(Records from a collection)
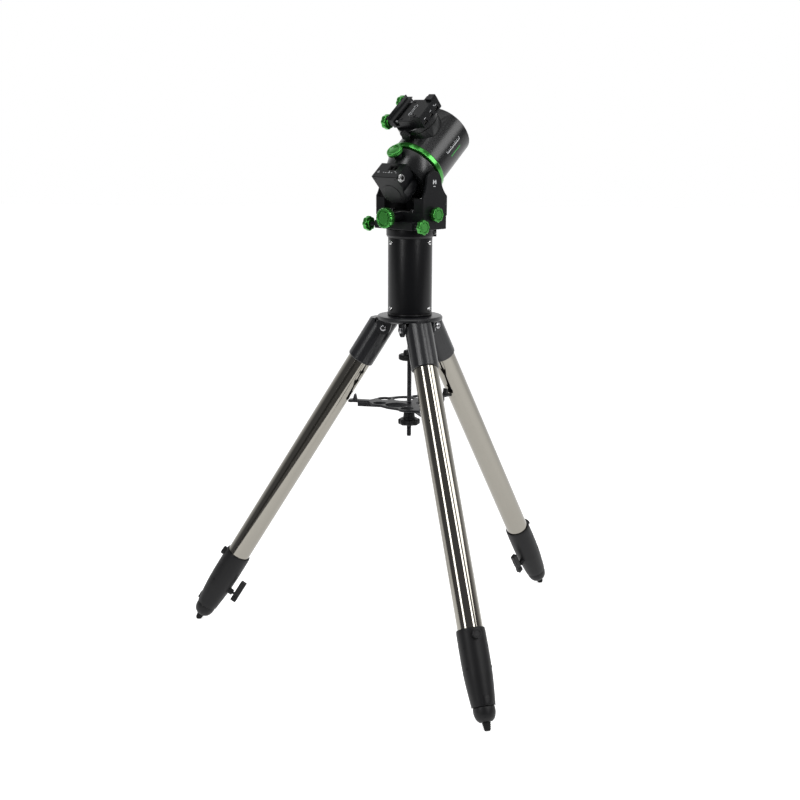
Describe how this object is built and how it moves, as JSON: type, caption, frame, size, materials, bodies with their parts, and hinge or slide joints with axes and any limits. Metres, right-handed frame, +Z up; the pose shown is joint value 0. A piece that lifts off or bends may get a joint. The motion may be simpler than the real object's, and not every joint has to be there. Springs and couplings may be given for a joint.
{
  "type": "equatorial telescope mount",
  "caption": "Motorised equatorial mount head with fine-adjustment knobs and a dovetail saddle, on a pier extension and a folding tripod with clamped telescopic legs.",
  "frame": {"origin": "on the ground, in the middle of the foot print's bounding box", "axes": "+Z up, +Y horizontally towards the pole that the polar axis points at, +X east"},
  "size_m": [0.868, 0.7587, 1.1809],
  "materials": {
    "satin_black": "fine satin black anodising",
    "powder_black": "satin black powder coat on castings",
    "plastic_black": "moulded, fine grain",
    "cast_grey": "satin dark grey paint",
    "green_anodised": "satin anodised",
    "stainless": "polished along the tube",
    "zinc": "bright zinc",
    "bearing_steel": "ground",
    "motor_black": "matt"
  },
  "bodies": {
    "tripod": {"hub_plate": "powder_black", "centre_rod": "zinc", "pier_tube": "satin_black", "pier_foot_plug": "satin_black", "pier_head_plug": "satin_black", "pier_adapter": "satin_black", "hinge_bolt_north": "zinc", "hinge_bolt_southwest": "zinc", "hinge_bolt_southeast": "zinc"},
    "leg_north": {"leg_socket_north": "powder_black", "leg_tube_north": "stainless", "leg_boot_north": "plastic_black"},
    "extension_north": {"leg_extension_north": "stainless", "leg_foot_north": "plastic_black"},
    "clamp_north": {"clamp_handle_north": "plastic_black"},
    "leg_southwest": {"leg_socket_southwest": "powder_black", "leg_tube_southwest": "stainless", "leg_boot_southwest": "plastic_black"},
    "extension_southwest": {"leg_extension_southwest": "stainless", "leg_foot_southwest": "plastic_black"},
    "clamp_southwest": {"clamp_handle_southwest": "plastic_black"},
    "leg_southeast": {"leg_socket_southeast": "powder_black", "leg_tube_southeast": "stainless", "leg_boot_southeast": "plastic_black"},
    "extension_southeast": {"leg_extension_southeast": "stainless", "leg_foot_southeast": "plastic_black"},
    "clamp_southeast": {"clamp_handle_southeast": "plastic_black"},
    "rod_knob": {"rod_knob": "plastic_black"},
    "tray": {"spreader_tray": "cast_grey"},
    "tray_knob": {"tray_knob": "plastic_black"},
    "azimuth": {"azimuth_base": "satin_black", "altitude_nut": "bearing_steel"},
    "azimuth_knob_east": {"azimuth_knob_east": "green_anodised"},
    "azimuth_knob_west": {"azimuth_knob_west": "green_anodised"},
    "ra_fixed": {"ra_housing": "satin_black", "altitude_pin_east": "bearing_steel", "altitude_pin_west": "bearing_steel", "ra_electronics_case": "satin_black", "ra_end_cover": "satin_black", "port_block": "plastic_black", "power_connector": "zinc", "ra_control_board": "plastic_black", "ra_motor": "motor_black", "ra_circular_spline": "bearing_steel"},
    "altitude_knob": {"altitude_knob": "green_anodised"},
    "altitude_lock": {"altitude_lock_knob": "green_anodised"},
    "ra_wave": {"ra_wave_generator": "bearing_steel"},
    "ra_turning": {"ra_ring": "green_anodised", "ra_turning_housing": "satin_black", "ra_flexspline": "bearing_steel", "dec_motor": "motor_black", "dec_circular_spline": "bearing_steel"},
    "dec_wave": {"dec_wave_generator": "bearing_steel"},
    "dec_turning": {"dec_flange": "satin_black", "saddle": "satin_black"},
    "jaw": {"moving_jaw": "satin_black"},
    "saddle_knob_south": {"saddle_knob_south": "green_anodised"},
    "saddle_knob_north": {"saddle_knob_north": "green_anodised"},
    "ra_brake": {"ra_brake_knob": "green_anodised"},
    "dec_brake": {"dec_brake_knob": "plastic_black"}
  },
  "joints": [
    {"name": "leg_fold_north", "type": "hinge", "parent": "tripod", "child": "leg_north", "pos_m": [0, -0.0708, 0.7], "axis": [1, 0, 0], "range_deg": [-5.3, 0]},
    {"name": "leg_extend_north", "type": "slide", "parent": "leg_north", "child": "extension_north", "axis": [0, 0.5258, -0.8506], "range_m": [0, 0.45]},
    {"name": "clamp_turn_north", "type": "hinge", "parent": "leg_north", "child": "clamp_north", "pos_m": [0, 0.32022, 0.08847], "axis": [0, -0.8506, -0.5258], "range_deg": [0, 540]},
    {"name": "leg_fold_southwest", "type": "hinge", "parent": "tripod", "child": "leg_southwest", "pos_m": [-0.04244, -0.1443, 0.7], "axis": [-0.5, 0.866, 0], "range_deg": [-5.3, 0]},
    {"name": "leg_extend_southwest", "type": "slide", "parent": "leg_southwest", "child": "extension_southwest", "axis": [-0.4553, -0.2629, -0.8506], "range_m": [0, 0.45]},
    {"name": "clamp_turn_southwest", "type": "hinge", "parent": "leg_southwest", "child": "clamp_southwest", "pos_m": [-0.38107, -0.33981, 0.08847], "axis": [0.7367, 0.4253, -0.5258], "range_deg": [0, 540]},
    {"name": "leg_fold_southeast", "type": "hinge", "parent": "tripod", "child": "leg_southeast", "pos_m": [0.04244, -0.1443, 0.7], "axis": [-0.5, -0.866, 0], "range_deg": [-5.3, 0]},
    {"name": "leg_extend_southeast", "type": "slide", "parent": "leg_southeast", "child": "extension_southeast", "axis": [0.4553, -0.2629, -0.8506], "range_m": [0, 0.45]},
    {"name": "clamp_turn_southeast", "type": "hinge", "parent": "leg_southeast", "child": "clamp_southeast", "pos_m": [0.38107, -0.33981, 0.08847], "axis": [-0.7367, 0.4253, -0.5258], "range_deg": [0, 540]},
    {"name": "rod_knob_turn", "type": "hinge", "parent": "tripod", "child": "rod_knob", "pos_m": [0, -0.1198, 0.6375], "axis": [0, 0, 1], "range_deg": [0, 720]},
    {"name": "tray_drop", "type": "slide", "parent": "tripod", "child": "tray", "axis": [0, 0, -1], "range_m": [0, 0.0388]},
    {"name": "tray_knob_turn", "type": "hinge", "parent": "tray", "child": "tray_knob", "pos_m": [0, -0.1198, 0.495], "axis": [0, 0, 1], "range_deg": [0, 720]},
    {"name": "azimuth_turn", "type": "hinge", "parent": "tripod", "child": "azimuth", "pos_m": [0, -0.1198, 0.9075], "axis": [0, 0, 1], "range_deg": [-6, 6]},
    {"name": "azimuth_screw_east", "type": "hinge", "parent": "azimuth", "child": "azimuth_knob_east", "pos_m": [0.0678, -0.1658, 0.9155], "axis": [1, 0, 0], "range_deg": [-1400, 1400]},
    {"name": "azimuth_screw_west", "type": "hinge", "parent": "azimuth", "child": "azimuth_knob_west", "pos_m": [-0.0678, -0.1658, 0.9155], "axis": [1, 0, 0], "range_deg": [-1400, 1400]},
    {"name": "altitude_turn", "type": "hinge", "parent": "azimuth", "child": "ra_fixed", "pos_m": [0, -0.1203, 1.004], "axis": [1, 0, 0], "range_deg": [-12, 22]},
    {"name": "altitude_screw", "type": "hinge", "parent": "azimuth", "child": "altitude_knob", "pos_m": [0, -0.1853, 0.932], "axis": [0, 1, 0], "range_deg": [-3630, 6640]},
    {"name": "altitude_lock_turn", "type": "hinge", "parent": "azimuth", "child": "altitude_lock", "pos_m": [0.0673, -0.1212, 0.9389], "axis": [1, 0, 0], "range_deg": [0, 360]},
    {"name": "ra_turn", "type": "hinge", "parent": "ra_fixed", "child": "ra_turning", "pos_m": [0, -0.0972, 1.03696], "axis": [0, 0.766, 0.6428], "range_deg": [-180, 180]},
    {"name": "ra_wave_turn", "type": "hinge", "parent": "ra_fixed", "child": "ra_wave", "pos_m": [0, -0.1152, 1.02186], "axis": [0, 0.766, 0.6428], "range_deg": [-18000, 18000]},
    {"name": "dec_turn", "type": "hinge", "parent": "ra_turning", "child": "dec_turning", "pos_m": [0, -0.09769, 1.12389], "axis": [0, -0.6428, 0.766], "range_deg": [-180, 180]},
    {"name": "dec_wave_turn", "type": "hinge", "parent": "ra_turning", "child": "dec_wave", "pos_m": [0, -0.0894, 1.114], "axis": [0, -0.6428, 0.766], "range_deg": [-18000, 18000]},
    {"name": "jaw_slide", "type": "slide", "parent": "dec_turning", "child": "jaw", "axis": [1, 0, 0], "range_m": [-0.003, 0.004]},
    {"name": "saddle_screw_south", "type": "hinge", "parent": "jaw", "child": "saddle_knob_south", "pos_m": [-0.0405, -0.13745, 1.1246], "axis": [1, 0, 0], "range_deg": [-1080, 1440]},
    {"name": "saddle_screw_north", "type": "hinge", "parent": "jaw", "child": "saddle_knob_north", "pos_m": [-0.0405, -0.09148, 1.16316], "axis": [1, 0, 0], "range_deg": [-1080, 1440]},
    {"name": "ra_brake_turn", "type": "hinge", "parent": "ra_fixed", "child": "ra_brake", "pos_m": [0, -0.16393, 1.06126], "axis": [0, -0.6428, 0.766], "range_deg": [0, 270]},
    {"name": "dec_brake_turn", "type": "hinge", "parent": "dec_turning", "child": "dec_brake", "pos_m": [0.005, -0.13788, 1.101], "axis": [0, 0.766, 0.6428], "range_deg": [0, 270]}
  ],
  "couplings": [
    {"joint": "leg_fold_southwest", "follows": "leg_fold_north", "ratio": 1},
    {"joint": "leg_fold_southeast", "follows": "leg_fold_north", "ratio": 1},
    {"joint": "tray_drop", "follows": "leg_fold_north", "m_per_rad": -0.418},
    {"joint": "azimuth_screw_east", "follows": "azimuth_turn", "ratio": -231.2},
    {"joint": "azimuth_screw_west", "follows": "azimuth_turn", "ratio": -231.2},
    {"joint": "altitude_screw", "follows": "altitude_turn", "ratio": 301.6},
    {"joint": "ra_wave_turn", "follows": "ra_turn", "ratio": -100},
    {"joint": "dec_wave_turn", "follows": "dec_turn", "ratio": -100},
    {"joint": "saddle_screw_south", "follows": "jaw_slide", "rad_per_m": 6283.1},
    {"joint": "saddle_screw_north", "follows": "jaw_slide", "rad_per_m": 6283.1}
  ]
}
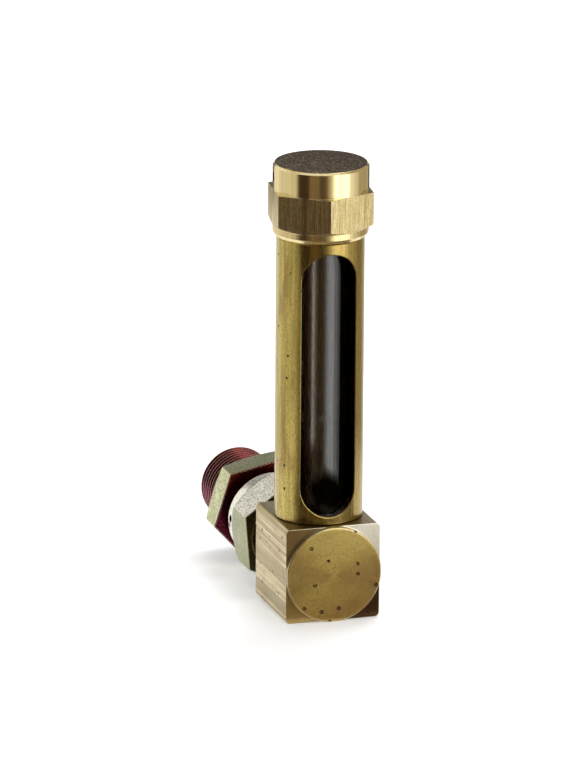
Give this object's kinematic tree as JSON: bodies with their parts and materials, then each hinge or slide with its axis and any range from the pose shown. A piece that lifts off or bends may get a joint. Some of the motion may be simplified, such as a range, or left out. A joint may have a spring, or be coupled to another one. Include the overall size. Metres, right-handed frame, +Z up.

Work instructions: List all lines holding the string "joints".

Answer to this task:
Describe how this object is built and how it moves, as JSON: type, caption, frame, size, materials, bodies with their parts, and hinge or slide joints with axes and any limits. Metres, right-handed frame, +Z up; the pose shown is joint value 0. A piece that lifts off or bends may get a joint. The motion may be simpler than the real object's, and not every joint has to be there. Springs and couplings may be given for a joint.
  "joints": [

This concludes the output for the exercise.